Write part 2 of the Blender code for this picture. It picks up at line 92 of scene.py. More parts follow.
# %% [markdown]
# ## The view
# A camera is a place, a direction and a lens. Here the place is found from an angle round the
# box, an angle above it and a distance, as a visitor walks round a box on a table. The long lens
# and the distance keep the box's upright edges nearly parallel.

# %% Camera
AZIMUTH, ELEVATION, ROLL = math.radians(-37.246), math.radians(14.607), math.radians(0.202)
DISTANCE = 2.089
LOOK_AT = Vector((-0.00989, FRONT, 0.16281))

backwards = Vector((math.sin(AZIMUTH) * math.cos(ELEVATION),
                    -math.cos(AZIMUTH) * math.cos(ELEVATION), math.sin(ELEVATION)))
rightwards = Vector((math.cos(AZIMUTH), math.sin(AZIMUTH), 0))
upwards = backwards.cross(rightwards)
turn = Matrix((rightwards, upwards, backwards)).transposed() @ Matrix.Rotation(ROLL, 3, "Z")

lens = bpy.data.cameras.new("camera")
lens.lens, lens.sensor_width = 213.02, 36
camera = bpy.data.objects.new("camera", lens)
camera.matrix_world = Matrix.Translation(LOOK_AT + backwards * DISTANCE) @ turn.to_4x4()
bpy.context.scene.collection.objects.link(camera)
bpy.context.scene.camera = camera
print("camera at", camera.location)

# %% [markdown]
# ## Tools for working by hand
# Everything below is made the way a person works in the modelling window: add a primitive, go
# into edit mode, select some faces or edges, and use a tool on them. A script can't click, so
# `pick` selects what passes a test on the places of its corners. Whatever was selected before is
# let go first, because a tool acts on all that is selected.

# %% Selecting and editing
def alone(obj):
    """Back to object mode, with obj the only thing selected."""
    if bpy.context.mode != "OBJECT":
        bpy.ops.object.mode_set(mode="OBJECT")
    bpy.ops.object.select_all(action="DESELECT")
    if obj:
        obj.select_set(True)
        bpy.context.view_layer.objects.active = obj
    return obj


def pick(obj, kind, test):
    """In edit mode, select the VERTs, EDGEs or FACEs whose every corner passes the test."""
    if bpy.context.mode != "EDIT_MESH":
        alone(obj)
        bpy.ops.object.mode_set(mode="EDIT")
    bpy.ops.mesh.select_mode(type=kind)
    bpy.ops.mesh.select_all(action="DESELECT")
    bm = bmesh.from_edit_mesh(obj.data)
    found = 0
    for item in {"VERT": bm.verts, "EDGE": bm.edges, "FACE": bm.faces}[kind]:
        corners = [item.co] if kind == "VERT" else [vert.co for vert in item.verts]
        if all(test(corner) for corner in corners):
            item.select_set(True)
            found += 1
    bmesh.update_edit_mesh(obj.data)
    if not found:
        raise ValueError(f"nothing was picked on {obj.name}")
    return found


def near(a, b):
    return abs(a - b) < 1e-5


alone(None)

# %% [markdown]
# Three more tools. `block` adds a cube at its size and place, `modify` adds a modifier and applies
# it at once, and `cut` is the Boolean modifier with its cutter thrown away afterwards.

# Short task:
Exactly repeat the lines above, from the opening line through the one with "LOOK_AT = Vector((-0.00989, FRONT, 0.16281))", and include nothing else.

# Response:
Write part 2 of the Blender code for this picture. It picks up at line 92 of scene.py. More parts follow.
# %% [markdown]
# ## The view
# A camera is a place, a direction and a lens. Here the place is found from an angle round the
# box, an angle above it and a distance, as a visitor walks round a box on a table. The long lens
# and the distance keep the box's upright edges nearly parallel.

# %% Camera
AZIMUTH, ELEVATION, ROLL = math.radians(-37.246), math.radians(14.607), math.radians(0.202)
DISTANCE = 2.089
LOOK_AT = Vector((-0.00989, FRONT, 0.16281))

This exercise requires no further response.